Bien plus que de simples plaisanteries et de vagues affirmations, il convient de noter que lorsque les États-Unis ont entrepris leur opération de changement de régime en Libye en 2011, une opération ironiquement justifiée au nom de la “promotion de la démocratie”, le Gabon a, avec le soutien de Washington, obtenu un siège au Conseil de sécurité de l’ONU. Là, le Gabon a pleinement soutenu toutes les résolutions américaines, y compris celles qui ont initialement imposé des sanctions contre la Libye et par la suite établi une zone d’exclusion aérienne au-dessus du territoire libyen.

L’attitude coopérative d’Ali Bongo lui a valu une visite à Washington, où il a été reçu par le président Barack Obama lui-même, dans sa résidence présidentielle. Lors de cette rencontre, Ali Bongo est devenu le premier dirigeant africain à demander publiquement le départ de Mouammar Kadhafi du pouvoir. Il est inutile de rappeler les conséquences désastreuses de cette intervention, qui ont laissé place à l’instabilité et à la terreur en Afrique du Nord et en Afrique subsaharienne, et dont les Africains subissent encore les répercussions aujourd’hui.

De plus, peu de temps après sa réélection contestée en 2016, où il aurait obtenu 95% des voix dans une région avec un taux de participation de presque 100%, Ali Bongo a été invité aux États-Unis pour recevoir le Global Citizen Award du Conseil atlantique, un think tank soutenu par l’OTAN. Cependant, en raison des soupçons persistants de fraude électorale dans son pays, Ali Bongo a finalement annulé son voyage à la dernière minute.

L’Atlantic Council, dans un communiqué publié sur son site web, a tenté d’expliquer la décision d’Ali Bongo en déclarant qu’il était contraint d’annuler son voyage en raison des priorités auxquelles il était confronté dans son pays.
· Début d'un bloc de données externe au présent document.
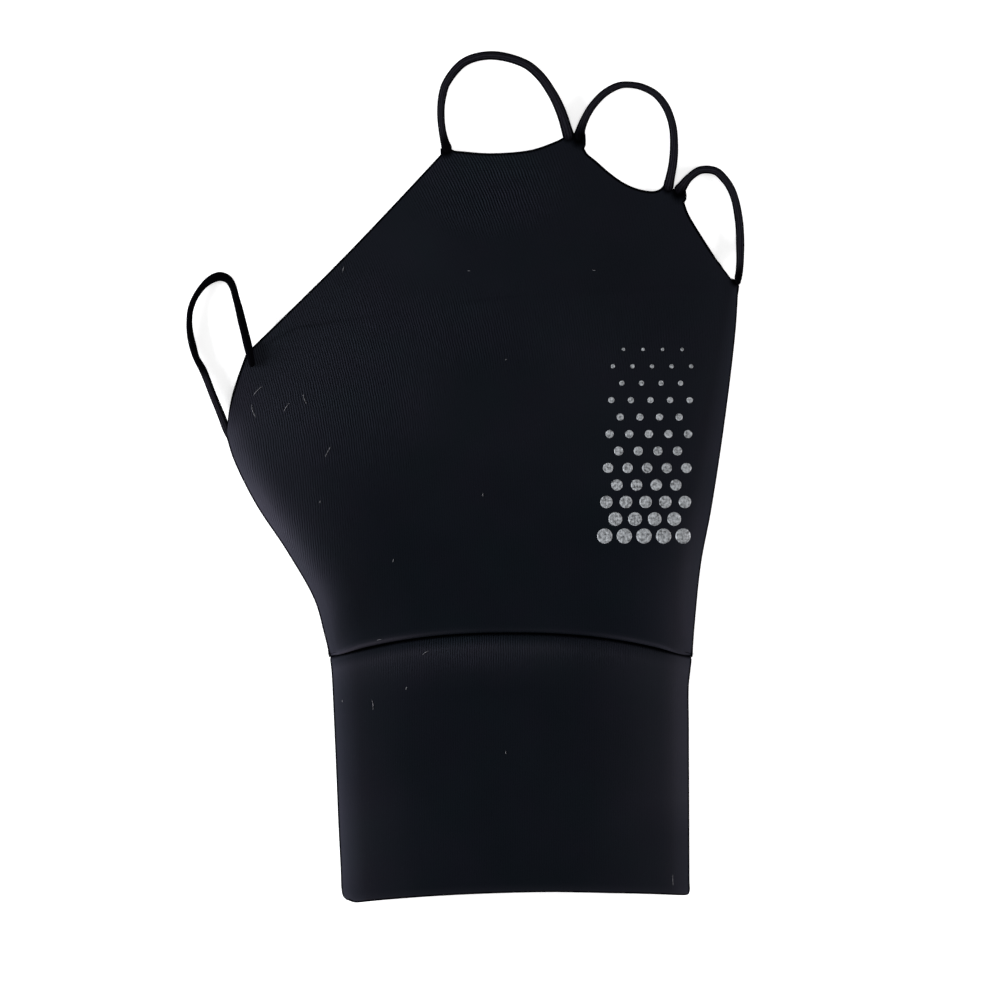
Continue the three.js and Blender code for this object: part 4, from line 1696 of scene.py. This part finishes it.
@dataclass(frozen=True)
class KnitFinish:
    """Near-black stretch knit whose fine ribs show in patches, with painted light along its folds.

    even is the height of the knit at which its tone is level, faintest how strongly its ribs show
    everywhere, and rim_ends how far from an edge its painted shade line starts to fade and has gone.
    painted_light is the colour of the painted light, and edge the black of the seats and of the painted
    shade.
    """

    name: str
    cool: Colour = (0.0047, 0.0066, 0.0087)
    warm: Colour = (0.0056, 0.0062, 0.0093)
    depth: Colour = (0.0022, 0.0028, 0.0040)
    # Colour of the painted light along the folds and the seam.
    painted_light: Colour = (0.050, 0.047, 0.061)
    # Black of the sewn seats, of the painted shade and of the painted shade line.
    edge: Colour = (0.0006, 0.0007, 0.0010)
    pitches: Pair = (0.5, 0.42)
    uneven_scales: Pair = (0.05, 1.6)
    tint_scales: Pair = (0.08, 0.5)
    even: float = 0.62
    faintest: float = 0.12
    patchy: tuple[float, ...] = (0.5, 1.3, 0.2, 0.8)
    uneven: float = 0.10
    worn: float = 0.03
    darkest: float = 0.05
    rib_light_range: Pair = (0.7, 1.15)
    seats_and_shade_ends: Pair = (0.1, 0.9)
    rim_ends: Pair = (0.26, 0.46)
    roughness: float = 0.82
    relief: float = 0.00009

    def build(self, groups: ShaderGroups) -> Material:
        """Makes the material.

        Args:
            groups: The shared shader groups.

        Returns:
            The material.
        """
        material, graph, shader = new_material(self.name)
        lay = graph.attribute("knit", "Vector")
        knit = groups.ribs(graph, lay, self.pitches)
        mottle = groups.spots(graph, lay, self.uneven_scales)
        tint = groups.spots(graph, lay, self.tint_scales)
        plain = graph.math("MULTIPLY", graph.attribute("ribs"), graph.ramp(tint["Fine"], *self.patchy))
        patch = graph.math("ADD", plain, self.faintest)
        ribs = graph.math("MULTIPLY", graph.math("SUBTRACT", knit["Height"], self.even), patch)
        uneven = graph.ramp(mottle["Broad"], -self.uneven, self.uneven)
        worn = graph.math("MULTIPLY", graph.ramp(mottle["Fine"], -self.worn, self.worn), patch)
        level = graph.math("ADD", self.even, graph.math("ADD", uneven, worn))
        lit = graph.math("MAXIMUM", graph.math("ADD", ribs, level), self.darkest)
        yarn = graph.mix(tint["Broad"], self.cool, self.warm)
        colour = graph.mix(lit, self.depth, yarn, held=False)
        # Painted light along the folds and the seam, stronger on the raised ribs.
        rib_painted_light = graph.math("MULTIPLY", graph.attribute("painted_light"), graph.ramp(lit, *self.rib_light_range))
        pale = graph.mix(rib_painted_light, colour, self.painted_light)
        # Black where the loops are sewn on, and painted shade where the cloth turns under at the seam and
        # beside the palm hem.
        seats_and_shade = graph.ramp(graph.split(lay)[2], 0.0, 1.0, *self.seats_and_shade_ends)
        # A thin line of painted shade along the edges and folds.
        line = graph.ramp(graph.attribute("rim"), 1.0, 0.0, *self.rim_ends)
        graph.feed(
            shader,
            Base_Color=graph.mix(graph.math("MAXIMUM", seats_and_shade, line), pale, self.edge),
            Roughness=graph.ramp(knit["Groove"], self.roughness, 1.0),
            Normal=graph.bump(ribs, self.relief),
            Specular_IOR_Level=0.0,
        )
        return material


@dataclass(frozen=True)
class ElasticFinish:
    """Black covered elastic: fine plaited threads with a low gloss, darker where it is sewn down.

    turns is how many plaits go round the cord, and painted_top_light the two heights between which
    painted shade on its sides gives way to a painted highlight on its upper side. thread is the colour
    of the raised threads under the painted highlight, depth the colour of the grooves, of the black
    thread and of the painted shade.
    """

    thread: Colour = (0.0125, 0.0120, 0.0160)
    depth: Colour = (0.0010, 0.0010, 0.0014)
    turns: float = 5.0
    pitches: Pair = (0.5, 0.6)
    scales: Pair = (0.2, 2.0)
    uneven: float = 0.2
    painted_top_light: Pair = (0.72, 0.88)
    roughness: Pair = (0.7, 0.95)
    relief: float = 0.00006

    def build(self, groups: ShaderGroups) -> Material:
        """Makes the material.

        Args:
            groups: The shared shader groups.

        Returns:
            The material.
        """
        material, graph, shader = new_material("covered_elastic")
        around, along, solid = graph.split(graph.attribute("knit", "Vector"))
        turned = graph.math("MULTIPLY", around, self.turns)
        laid = graph.feed(graph.node("ShaderNodeCombineXYZ"), X=turned, Y=along).outputs[0]
        plait = groups.ribs(graph, laid, self.pitches)
        mottle = groups.spots(graph, laid, self.scales)
        # Painted highlight on the upper side of the cord, painted shade on its sides.
        high = graph.math("SINE", graph.math("MULTIPLY", around, math.tau))
        lit = graph.math("ADD", plait["Height"], graph.ramp(mottle["Fine"], -self.uneven, self.uneven))
        loose = graph.math("MULTIPLY", lit, graph.ramp(solid, 1.0, 0.0))
        shade = graph.math("MULTIPLY", loose, graph.ramp(high, 0.0, 1.0, *self.painted_top_light))
        graph.feed(
            shader,
            Base_Color=graph.mix(shade, self.depth, self.thread),
            Roughness=graph.ramp(solid, *self.roughness),
            Normal=graph.bump(plait["Height"], self.relief),
            Specular_IOR_Level=0.0,
        )
        return material


@dataclass(frozen=True)
class PrintFinish:
    """Silver-grey print film, worn a little in a fine mottle, with the ribs of the knit pressed through."""

    bright: Colour = (0.36, 0.38, 0.395)
    worn: Colour = (0.005, 0.006, 0.007)
    pitches: Pair = (0.5, 0.42)
    scales: Pair = (0.35, 1.8)
    fine_share: float = 0.9
    broad_share: float = 0.15
    roughness: float = 0.6
    specular: float = 0.3
    relief: float = 0.00004

    def build(self, groups: ShaderGroups) -> Material:
        """Makes the material.

        Args:
            groups: The shared shader groups.

        Returns:
            The material.
        """
        material, graph, shader = new_material("silver_print")
        lay = graph.attribute("knit", "Vector")
        mottle = groups.spots(graph, lay, self.scales)
        fine = graph.math("MULTIPLY", mottle["Fine"], self.fine_share)
        cover = graph.math("ADD", fine, graph.math("MULTIPLY", mottle["Broad"], self.broad_share))
        graph.feed(
            shader,
            Base_Color=graph.mix(cover, self.worn, self.bright),
            Roughness=self.roughness,
            Normal=graph.bump(groups.ribs(graph, lay, self.pitches)["Height"], self.relief),
            Specular_IOR_Level=self.specular,
        )
        return material


@dataclass(frozen=True)
class LintFinish:
    """Pale grey fibre."""

    colour: Colour = (0.14, 0.14, 0.15)
    roughness: float = 0.9

    def build(self) -> Material:
        """Makes the material.

        Returns:
            The material.
        """
        material, graph, shader = new_material("grey_fibre")
        graph.feed(shader, Base_Color=self.colour, Roughness=self.roughness)
        return material


@dataclass(frozen=True)
class FloorFinish:
    """A matt near-white light table with a barely visible unevenness."""

    light: Colour = (0.93, 0.93, 0.93)
    shade: Colour = (0.915, 0.915, 0.915)
    scales: Pair = (3.0, 60.0)
    roughness: float = 0.95
    specular: float = 0.1
    glow: float = 0.5

    def build(self, groups: ShaderGroups) -> Material:
        """Makes the material.

        Args:
            groups: The shared shader groups.

        Returns:
            The material.
        """
        material, graph, shader = new_material("pale_table")
        place = graph.node("ShaderNodeTexCoord").outputs["Object"]
        mottle = groups.spots(graph, place, self.scales)
        graph.feed(
            shader,
            Base_Color=graph.mix(mottle["Broad"], self.shade, self.light),
            Roughness=self.roughness,
            Specular_IOR_Level=self.specular,
            Emission_Color=WHITE,
            Emission_Strength=self.glow,
        )
        return material


@dataclass(frozen=True)
class Softbox:
    """A rectangular area light that the camera doesn't see."""

    name: str
    place: Place
    size: Pair
    power: float
    colour: Colour

    def build(self) -> None:
        """Adds the light, turned towards the glove."""
        light = bpy.data.lights.new(self.name, "AREA")
        light.shape = "RECTANGLE"
        light.size, light.size_y = self.size
        light.energy = self.power
        light.color = self.colour
        made = bpy.data.objects.new(self.name, light)
        made.location = self.place
        made.rotation_euler = (-Vector(self.place)).to_track_quat("-Z", "Y").to_euler()
        made.visible_camera = False
        bpy.context.scene.collection.objects.link(made)


@dataclass
class Studio:
    """The table, the soft light and the camera straight above."""

    aim: Place = (0.00733, -0.00502, 0.003)
    frame_width: float = 0.2102
    lens: float = 200.0
    sensor: float = 36.0
    farthest: float = 100.0
    floor_size: float = 60.0
    world: float = 0.25
    lights: tuple[Softbox, ...] = (
        Softbox("left_softbox", (-0.55, -0.04, 0.12), (0.40, 0.14), 9.0, (0.95, 0.96, 1.0)),
        Softbox("right_softbox", (0.55, -0.04, 0.13), (0.40, 0.14), 4.0, (1.0, 0.96, 0.98)),
        Softbox("overhead", (0.1, 0.1, 1.6), (1.4, 1.4), 8.0, WHITE),
    )

    def build(self, table: Material) -> None:
        """Sets up the table, the world, the lights and the camera.

        Args:
            table: The finish of the table.
        """
        bpy.ops.mesh.primitive_plane_add(size=self.floor_size)
        floor = bpy.context.object
        floor.name = "table"
        floor.data.materials.append(table)
        world = bpy.data.worlds.new("studio")
        world.use_nodes = True
        background = world.node_tree.nodes["Background"]
        Graph(world.node_tree).feed(background, Color=WHITE, Strength=self.world)
        scene = bpy.context.scene
        scene.world = world
        for light in self.lights:
            light.build()
        lens = bpy.data.cameras.new("camera")
        lens.lens = self.lens
        lens.sensor_width = self.sensor
        lens.clip_end = self.farthest
        camera = bpy.data.objects.new("camera", lens)
        x, y, z = self.aim
        camera.location = (x, y, z + self.frame_width * self.lens / self.sensor)
        scene.collection.objects.link(camera)
        scene.camera = camera
        scene.view_settings.view_transform = "Standard"
        scene.view_settings.look = "None"


def report(made: Object) -> Object:
    """Logs a finished piece and returns it."""
    LOG.info("%s: %d faces", made.name, len(made.data.polygons))
    return made


def main() -> None:
    """Builds the glove piece by piece, then its table, light and camera."""
    logging.basicConfig(level=logging.INFO, format="%(name)s: %(message)s")
    groups = ShaderGroups.make()
    hand = report(Hand().build(KnitFinish("shell_knit").build(groups)))
    cuff = report(Cuff().build(KnitFinish("cuff_knit").build(groups)))
    elastic = ElasticFinish().build(groups)
    for loop in LOOPS:
        report(loop.build(elastic))
    on_hand, on_cuff = Surface(hand), Surface(cuff)
    report(DotPrint().build(on_hand, PrintFinish().build(groups)))
    report(Lint().build((on_hand, on_cuff), LintFinish().build()))
    Studio().build(FloorFinish().build(groups))


if __name__ == "__main__":
    main()
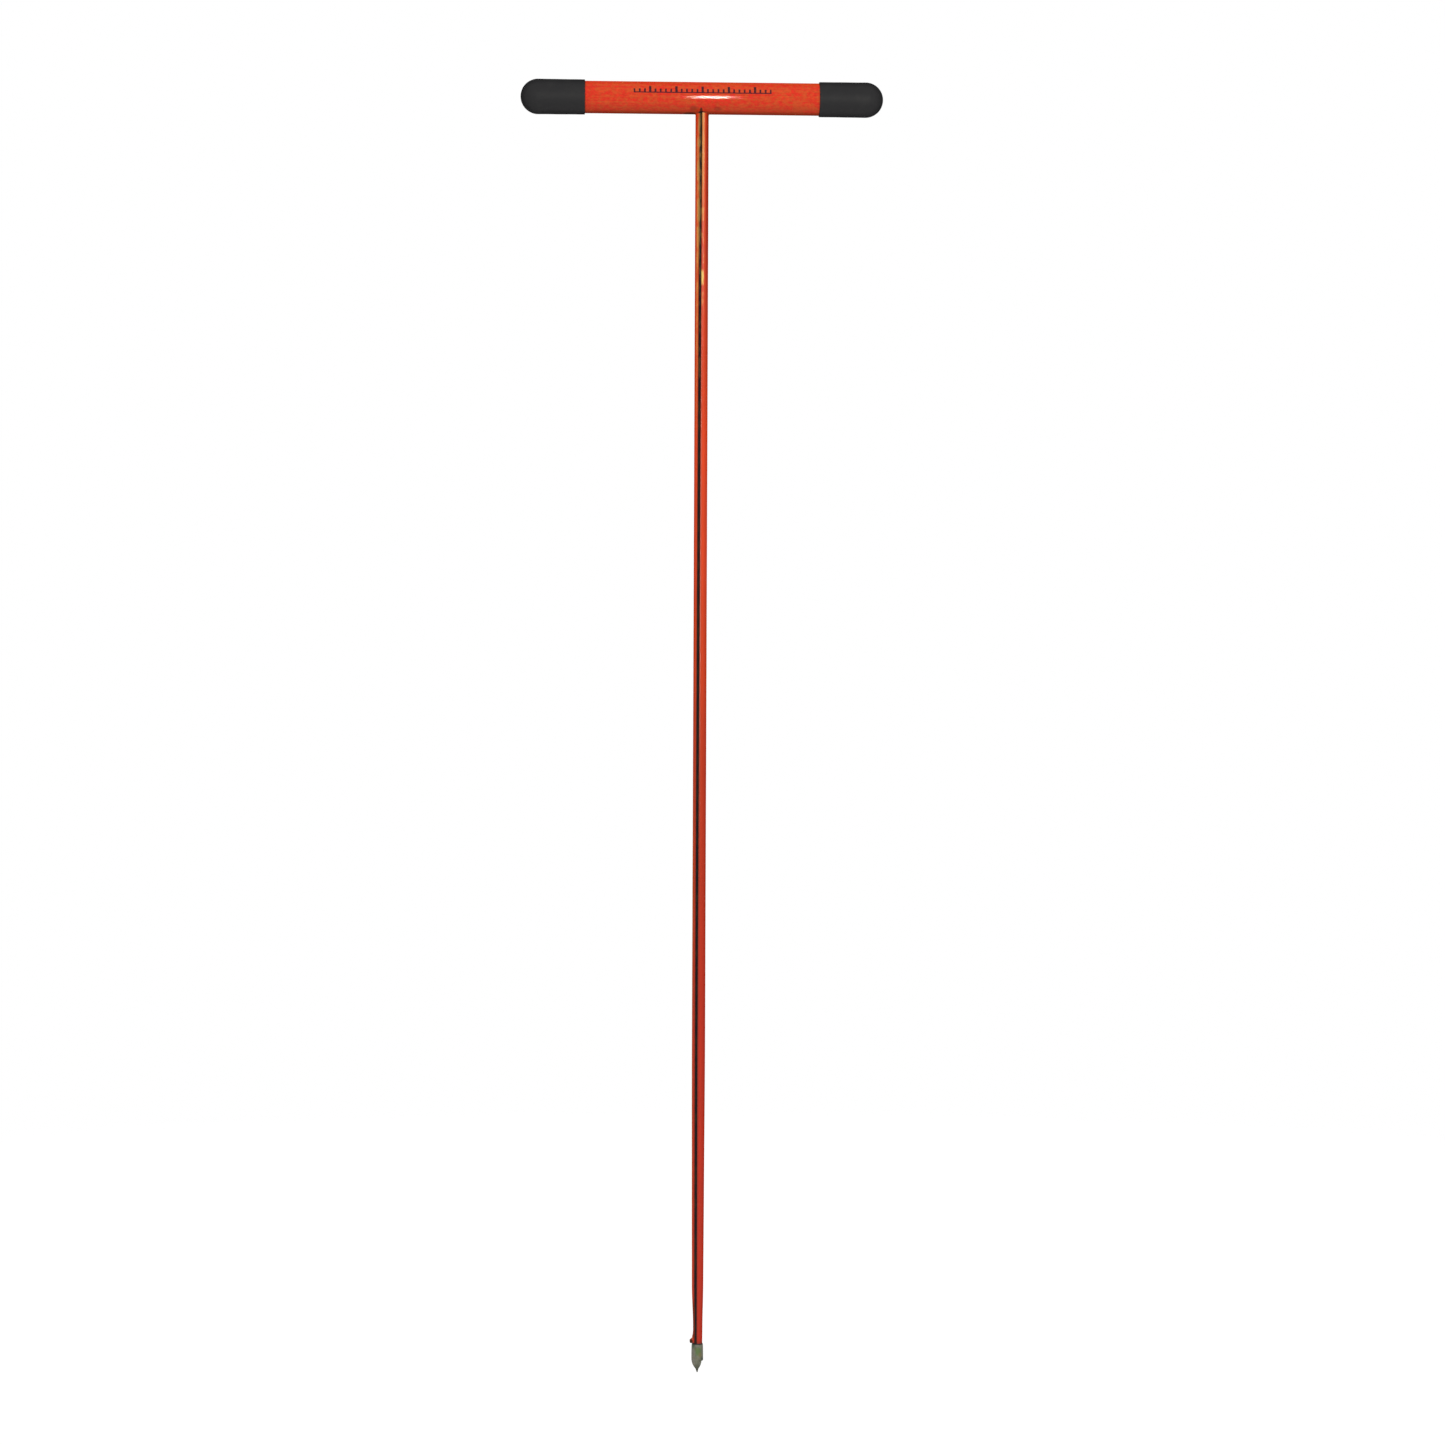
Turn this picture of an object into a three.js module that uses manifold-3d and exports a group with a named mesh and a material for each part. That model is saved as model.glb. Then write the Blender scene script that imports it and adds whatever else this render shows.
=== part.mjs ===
// A T-handled soil sampling probe, in millimetres, +Z up.
// The origin is where the axes of the cross handle and the shaft meet: the handle lies along X,
// the shaft hangs along -Z to its point, and the shaft's groove faces -Y.
import * as THREE from "three";
import { mergeVertices } from "three/addons/utils/BufferGeometryUtils.js";
import Module from "manifold-3d";

const wasm = await Module();
wasm.setup();

// Whole tool
const pointDepth = 1219.2; // from the handle's axis down to the point
const bondGap = 0.05; // between bonded, stretched or seated pieces
const cutOverrun = 1; // how far a cutter runs past what it cuts

// Cross handle
const handleLength = 347; // over the caps
const handleDiameter = 30.5;
const handleWall = 4;
const shaftHoleClearance = 0.2; // all round, filled with resin
const plugLength = 70;
const plugRoof = 1.8; // of the plug, left above the corners of the shaft's bore
const blindEndClearance = 0.3; // past a piece's end in a blind hole or cap

// End caps
const capLength = 61.4;
const capWall = 1.4;
const capEndThickness = 2.5;
const capLipRadius = 0.4; // rounding of the mouth's outer edge

// Shaft
const shaftDiameter = 12.7;
const shaftEndDiameter = 10.2;
const taperLength = 280; // the narrowed stretch above the tip
const taperPower = 0.7; // under 1, so the shaft narrows most just above the tip
const grooveWidth = 2.9;
const grooveDepth = 1.9; // below the full-size surface, so it runs shallower where the shaft narrows
const grooveTurnTop = 12.5; // degrees that the groove is turned from -Y towards -X, at the top
const grooveTurnBottom = 24.5; // and at the lower end, with most of the turn in the upper half
// The groove's floor and walls: how far across its mouth, and how far up from its floor
const grooveOutlineShares = [[-0.9, 0.45], [-0.5, 0.08], [0, 0], [0.5, 0.08], [0.9, 0.45]];
const resinLeg = 0.9; // size of the resin bead round the shaft, under the handle
const resinOutlineShares = [[0, -1], [0.35, -0.35], [1, 0], [0, 0]]; // out from the shaft, and up

// Tip, its washer and its stud
const tipLength = 27.2;
const tipDiameter = 11.3;
const tipTopDiameter = 10.9;
const tipStepDepth = 0.9; // the shoulder where the barrel ends and the point begins
const tipNoseLength = 3.5; // the slimmer end of the point
const tipNoseDiameter = 2.6;
const noseBendShares = [0.7, 0.5]; // where the nose's outline bends: radius and height
const shoulderShare = 0.424; // of the tip's length, where the cone meets the shoulder
const barrelFootShare = 0.448; // and where the barrel begins above it
const barrelStraightShare = 0.3; // of the barrel's length, before it narrows to its top
const coneSwellShare = 0.95; // how much the cone's outline swells
const washerThickness = 0.9;
const washerDiameter = 10.4;
const studDiameter = 6.35;
const threadPitch = 1.27;
const threadTurns = 10; // turns from seated to free
const threadDepth = 0.6;
const studBondLength = 25; // the part of the stud inside the shaft
const socketClearance = 0.2; // round the stud, and past its end
const drillPointAngle = 118; // degrees, at the blind ends of drilled holes

// How finely the round faces are cut
const handleSides = 48;
const shaftSides = 32;
const tipSides = 36;
const threadSides = 24;
const threadRingsPerTurn = 5;
const capArcSteps = 9;
const taperStations = 6;
const plainStations = 9;
const tipArcSteps = 5;

// Sizes that follow
const handleRadius = handleDiameter / 2;
const tubeBore = handleRadius - handleWall;
const plugRadius = tubeBore - bondGap;
const capBore = handleRadius + bondGap;
const capRadius = capBore + capWall;
const domeCentre = handleLength / 2 - capRadius; // the middle of each cap's round end, along X
const shaftRadius = shaftDiameter / 2;
const shaftEndRadius = shaftEndDiameter / 2;
const grooveFloorRadius = shaftRadius - grooveDepth;
const holeRadius = shaftRadius + shaftHoleClearance;
const boreTopZ = Math.sqrt(plugRadius ** 2 - holeRadius ** 2) - plugRoof;
const shaftTopZ = boreTopZ - blindEndClearance;
const tipTopZ = tipLength - pointDepth;
const washerBottomZ = tipTopZ + bondGap;
const washerTopZ = washerBottomZ + washerThickness;
const shaftEndZ = washerTopZ + bondGap;
const threadLength = threadPitch * threadTurns;
const studRadius = studDiameter / 2;
const studHoleRadius = studRadius + bondGap;
const socketRadius = studRadius + socketClearance;
const studEndZ = tipTopZ - threadLength - socketClearance;
const socketEndZ = studEndZ - socketClearance;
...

Cependant, la réalité des relations internationales semble suggérer que cette décision était davantage liée à la controverse entourant son élection.

Ces épisodes mettent en évidence les liens d’Ali Bongo avec divers acteurs internationaux, qui l’ont soutenu et honoré par le passé, mais qui, face aux circonstances actuelles, préfèrent peut-être s’éloigner de lui pour ne pas voir leur propre réputation associée à la sienne.